This low-level reference details the SHA-2 AssemblyScript source and WASM exports, intended for those auditing, contributing to, or building against the raw module. Most consumers should instead use the TypeScript wrapper.

Table of Contents

Overview

Security Notes

API Reference

Buffer Layout

Internal Architecture

Error Conditions

Overview

The sha2 WASM module implements the full SHA-2 hash family and HMAC constructions in AssemblyScript, compiled to WebAssembly. All computation runs in WASM linear memory with static buffers—no heap allocation, no memory.grow().

The module provides:

Algorithm	Standard	Digest Size	Block Size
SHA-256	FIPS 180-4 S6.2	32 bytes	64 bytes
SHA-512	FIPS 180-4 S6.4	64 bytes	128 bytes
SHA-384	FIPS 180-4 S6.5	48 bytes	128 bytes
HMAC-SHA256	RFC 2104	32 bytes	64 bytes
HMAC-SHA512	RFC 2104	64 bytes	128 bytes
HMAC-SHA384	RFC 2104	48 bytes	128 bytes

SHA-384 is SHA-512 with different initial hash values and truncated output. It reuses the same buffers and compression logic; no separate implementation exists.

All primitives follow the same streaming pattern: init → update (one or more times) → final. Write input bytes to the staging buffer, call update with the byte count, and repeat until all data is processed. final applies Merkle-Damgard padding and writes the digest to the output buffer.

Security Notes

Collision resistance. SHA-256 provides 128-bit collision resistance and 256-bit preimage resistance. SHA-512 provides 256-bit collision resistance and 512-bit preimage resistance. SHA-384, as a truncation of SHA-512, provides 192-bit collision resistance.

Length extension. SHA-256 and SHA-512 use the Merkle-Damgard construction, making them vulnerable to length extension. Given H(m) and len(m), an attacker can compute H(m || padding || m') without knowing m. HMAC is immune; the outer hash step blocks it. For data authentication, use HMAC, not a bare hash.

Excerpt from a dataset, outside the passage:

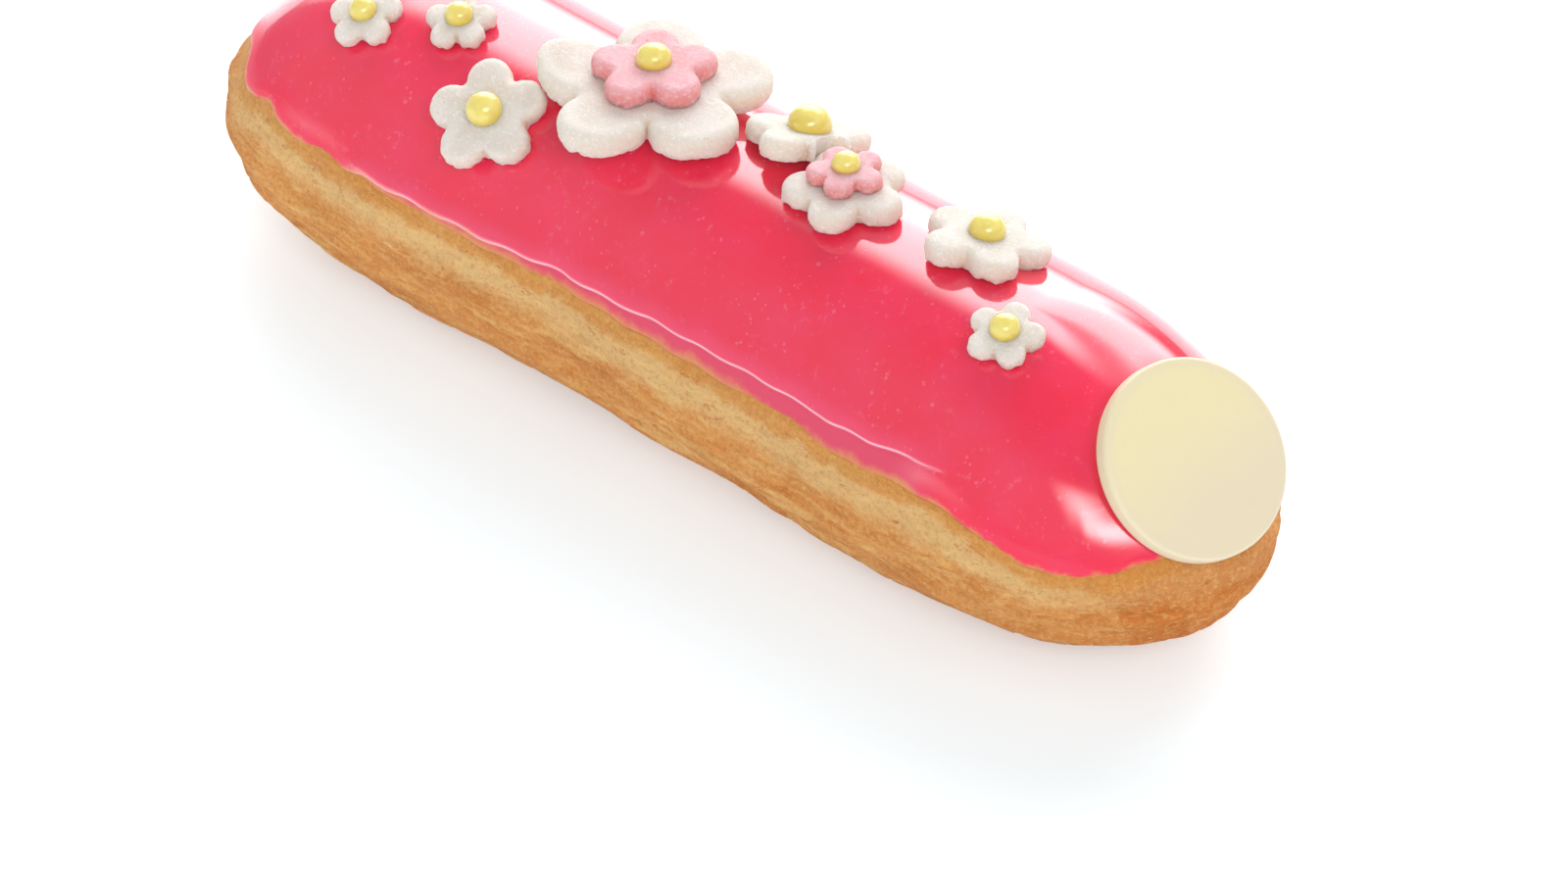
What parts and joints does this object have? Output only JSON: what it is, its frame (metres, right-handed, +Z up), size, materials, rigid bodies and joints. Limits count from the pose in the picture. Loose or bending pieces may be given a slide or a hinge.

HMAC key secrecy. HMAC provides message authentication only if the key is secret. A leaked HMAC key allows forgery of arbitrary tags. The key must be at least as long as the hash output (32 bytes for HMAC-SHA256, 64 bytes for HMAC-SHA512, 48 bytes for HMAC-SHA384) for full security. Shorter keys reduce the effective security bound.

Memory hygiene. wipeBuffers() zeroes the entire SHA-2 module memory region (offsets 0 through 1975), clearing all hash state, HMAC ipad/opad key material, inner hash intermediates, message schedule arrays, and digest outputs. The TypeScript wrapper must call wipeBuffers() in its dispose() method. Key material and intermediate state must not persist in WASM memory after an operation completes.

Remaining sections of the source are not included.